Unlike many books about the future, I had trouble picking up this book once I had set it down. Why? It is an intellectual morass of mysticism and illogical writing that did not give me any reasoned insight into the future or the current factors shaping the future. The author, in company with many current intellectuals, wishes to abandon logic and reason and go backwards in history, but back is for emergencies only or for intellectual cowards fearful of the unknown and inadaptable to change.

William Irwin Thompson gained his Ph.D. from Cornell and styles himself as a "cultural historian." The difference between a "cultural historian" and an anthropologist is difficult to understand; cultural historian seems little more than a modem academic buzzword. I was exceeding surprised and even disappointed that Thompson's book shows very little evidence that he knows of or understands any terrestrial cultures other than the Euro-American culture in which he happens to live—even though he writes in the style of an oriental mystic.

Thompson tries to write about the future and succeeds in so doing only in such disconnected and cerebral concepts that he gives himself away as one who is being pretentious and covering it with verbiage. In common with many modern intellectuals who neither understand science and technology nor grasp the implications of this recently learned application of reasoned thought to human problems, Thompson foresees the usual Intellectual's Doomsday: gloom and doom, death and destruction, famine and pestilence, and the march and countermarch of corporate armies looting and raping the worldwide marketplace for monetary profit.

Thompson makes an incredible statement. He believes we must shift our emphasis from machines to mysticism. True, there is much we don't know about the universe, including about ourselves. But must we now abandon 250 years of development of the most successful, rational, logical problem-solving methodology of human history and return to the demi-methodology of mysticism that had 25,000 years in which to prove itself and did not?
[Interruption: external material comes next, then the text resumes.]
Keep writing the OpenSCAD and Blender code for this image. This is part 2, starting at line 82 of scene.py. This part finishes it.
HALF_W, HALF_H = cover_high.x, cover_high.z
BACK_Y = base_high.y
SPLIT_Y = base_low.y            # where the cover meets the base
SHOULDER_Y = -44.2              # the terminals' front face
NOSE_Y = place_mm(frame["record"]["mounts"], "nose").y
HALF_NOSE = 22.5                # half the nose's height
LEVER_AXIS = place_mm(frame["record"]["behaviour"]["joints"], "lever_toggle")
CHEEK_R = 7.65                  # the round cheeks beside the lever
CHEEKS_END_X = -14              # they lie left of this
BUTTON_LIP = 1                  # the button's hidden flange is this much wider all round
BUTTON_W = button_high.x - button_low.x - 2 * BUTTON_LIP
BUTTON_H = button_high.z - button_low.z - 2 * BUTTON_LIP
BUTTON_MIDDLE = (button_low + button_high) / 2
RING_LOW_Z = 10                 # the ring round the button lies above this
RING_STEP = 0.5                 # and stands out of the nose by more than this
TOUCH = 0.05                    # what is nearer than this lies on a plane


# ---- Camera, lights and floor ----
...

History is ripe with examples of handling our world with both mysticism and with reason. While it may be unfortunate that military technology is always the leading edge of the state of the art, and while application of military force may in some ways be irrational, it does provide us with explicit examples of the mystical and the rational methods of utilizing technology. A cannon is a very specialized machine. It must be kept clean. The shot must be polished regularly. Powder kegs must be kept dry and turned end-for-end on a regular schedule. And the crew that operates the cannon under considerable pressure during battle must be disciplined and drilled thoroughly and regularly. Until only recently when technology permitted the great simplification of the assault rifle and the SAM missile, a soldier had to have the rational procedures of operating his devices drilled into him. Some cultures never succeeded in doing this. Most European peoples did succeed. The ones that didn't, seem comical to us. For example, at Selaugor in Malay in 1871, the soldiers of Raja Mahdie's artillery corps would load a cannon, lash it down with rattan, and then gather round it to pray for a successful result.

Mysticism and technology do not mix. Technology requires reason to develop and reason to use wisely. We shall not solve our current problems by any other means than applying thought to these problems and developing the technology to solve these problems.
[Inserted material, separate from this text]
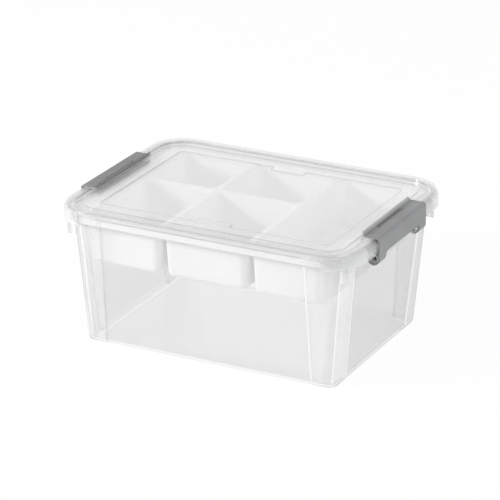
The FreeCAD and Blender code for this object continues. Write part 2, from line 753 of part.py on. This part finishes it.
pieces = [bin_body, lid_body, tray_body, left_clip, right_clip]
for item in document.Objects:
    if "Invalid" in item.State or "Error" in item.State:
        raise RuntimeError(f"{item.Label} failed: {item.State}")
for body in (bin_body, lid_body, tray_body):
    volume = 0.0
    for feature in body.Group:
        if not feature.isDerivedFrom("PartDesign::Feature"):
            continue
        change = feature.Shape.Volume - volume
        adds = not feature.isDerivedFrom("PartDesign::Pocket") and "Subtractive" not in feature.TypeId
        if change == 0 or (change > 0) != adds:
            raise RuntimeError(f"{feature.Label} changed the volume of {body.Label} by {change}")
        volume = feature.Shape.Volume
for piece in pieces:
    shape = piece.Shape
    if shape.isNull() or not shape.isValid() or len(shape.Solids) != 1:
        raise RuntimeError(f"{piece.Label} is not one valid solid")
for piece in pieces:
    piece.Shape.exportStep(f"parts/{piece.Label}.step")
    box = piece.Shape.BoundBox
    print(piece.Label, "volume", round(piece.Shape.Volume / 1000, 1), "cm3,", box)
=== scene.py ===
import bpy
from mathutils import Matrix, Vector

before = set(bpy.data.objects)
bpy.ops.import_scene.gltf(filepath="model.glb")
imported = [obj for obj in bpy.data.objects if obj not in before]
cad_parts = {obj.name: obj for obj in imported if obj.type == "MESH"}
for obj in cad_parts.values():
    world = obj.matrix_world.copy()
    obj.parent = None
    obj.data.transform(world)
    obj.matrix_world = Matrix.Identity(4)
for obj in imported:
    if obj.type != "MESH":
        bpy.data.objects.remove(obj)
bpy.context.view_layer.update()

# The box stands on a seamless sweep of matt board. The board reads as plain white to
# the camera, in gloss and through the clear walls, and keeps the soft shadow under
# the box.
SWEEP_REACH = 4.0
SWEEP_CORNERS = ((-1, -1), (1, -1), (1, 1), (-1, 1))
BOARD_MATT = (0.86, 0.86, 0.86, 1.0)
BOARD_WHITENESS = 0.93
BOARD_GRAIN = 0.01
WHITE = (1.0, 1.0, 1.0, 1.0)


class Reading:
    """A shader socket of a finish; arithmetic on it adds Math nodes to that finish."""

    def __init__(self, finish, socket):
        self.finish = finish
        self.socket = socket

    def worked(self, operation, *terms):
        return self.finish.add("Math", {"operation": operation}, dict(enumerate(terms)))

    def __add__(self, other):
        return self.worked("ADD", self, other)

    def __radd__(self, other):
        return self.worked("ADD", other, self)

    def __sub__(self, other):
        return self.worked("SUBTRACT", self, other)

    def __rsub__(self, other):
        return self.worked("SUBTRACT", other, self)

    def __mul__(self, other):
        return self.worked("MULTIPLY", self, other)

    def __rmul__(self, other):
        return self.worked("MULTIPLY", other, self)

    def __pow__(self, other):
        return self.worked("POWER", self, other)

    def __abs__(self):
        return self.worked("ABSOLUTE", self)

    def at_most(self, limit):
        return self.worked("MINIMUM", self, limit)

    def or_more(self, other):
        return self.worked("MAXIMUM", self, other)

    def band(self, low, high):
        """0 below low and 1 above high, with an even rise between them."""
        return self.finish.add("MapRange", {}, {"Value": self, "From Min": low, "From Max": high})

    def line(self, core, fade):
        """1 as far as core on both sides of zero, and 0 beyond fade."""
        return 1.0 - abs(self).band(core, fade)


class Finish:
    """The nodes of a material or a world, all made by add() and shown by show()."""

    def __init__(self, owner, output="OutputMaterial"):
        owner.use_nodes = True
        self.owner = owner
        self.tree = owner.node_tree
        self.tree.nodes.clear()
        self.output = self.tree.nodes.new(f"ShaderNode{output}")

    def add(self, kind, settings=None, sockets=None, out=0):
        """A node of that kind, with its settings made first and its sockets filled or linked after."""
        node = self.tree.nodes.new(f"ShaderNode{kind}")
        for name, setting in (settings or {}).items():
            if name == "stops":
                ramp = node.color_ramp.elements
                while len(ramp) < len(setting):
                    ramp.new(1.0)
                for stop, (place, colour) in zip(ramp, setting):
                    stop.position = place
                    stop.color = colour
            else:
                setattr(node, name, setting)
        for name, term in (sockets or {}).items():
            if isinstance(term, Reading):
                self.tree.links.new(term.socket, node.inputs[name])
            else:
                node.inputs[name].default_value = term
        return Reading(self, node.outputs[out])

    def seen_ray(self):
        """1 for a ray seen straight, in gloss or through clear plastic; 0 for stray light."""
        camera, gloss, through = (
            self.add("LightPath", out=f"Is {kind} Ray") for kind in ("Camera", "Glossy", "Transmission")
        )
        return (camera + gloss + through).at_most(1.0)

    def show(self, surface):
        self.tree.links.new(surface.socket, self.output.inputs["Surface"])

    def dress(self, piece):
        piece.data.materials.clear()
        piece.data.materials.append(self.owner)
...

The factor that made Thompson's book so devilishly difficult to read is its disconnected, rambling style. There were several times when I felt that Thompson was perhaps leading me to some new insight, only to have him change direction in mid-paragraph or bog down in a swamp of erudition. His writing is disjointed and disconnected with no thread of logic running through it. Normally, a reviewer can read the first and last chapters of any nonfiction book and get 99 percent of its meat. The intervening chapters merely justify, flesh out, and support the contentions set forth in the first chapter, while the final chapter offers a wrap-up. It was impossible for me to read Thompson's book this way. It began with the mystical statement that we should replace machines with mysticism; it was mystical throughout; and it never did justify its initial contention.

Thompson has no clear concept of the future. He foresees semi-doomsday of a new Dark Ages followed by some sort of mystical renaissance. Hence, his title. However, we had better not be heading into a Dark Age, because people have their fingers on nuclear triggers this time.…

I, for one, am getting weary of overeducated intellectuals crying "wolf' and continuing to forecast doomsday. Rather than Thompson's future of "darkness and scattered light," I would place my money, my reputation, and my life on a future of "brightness and scattered darkness" in which, using our cerebrums instead of our cerebellums, we slowly improve things for the entire world with the exception of highly localized Malthusian crises—which is precisely what we are engaged in right now.

Thompson does not stack up to such people as Dr. Carleton S. Coon, C. Northcote Parkinson, or Jacob Bronowski. In spite of the philosophy expounded in quasi-intellectual books such as Thompson's, Homo sapiens will indeed justify the name he has given to his own species.

G. Harry Stine is the author of The Third Industrial Revolution.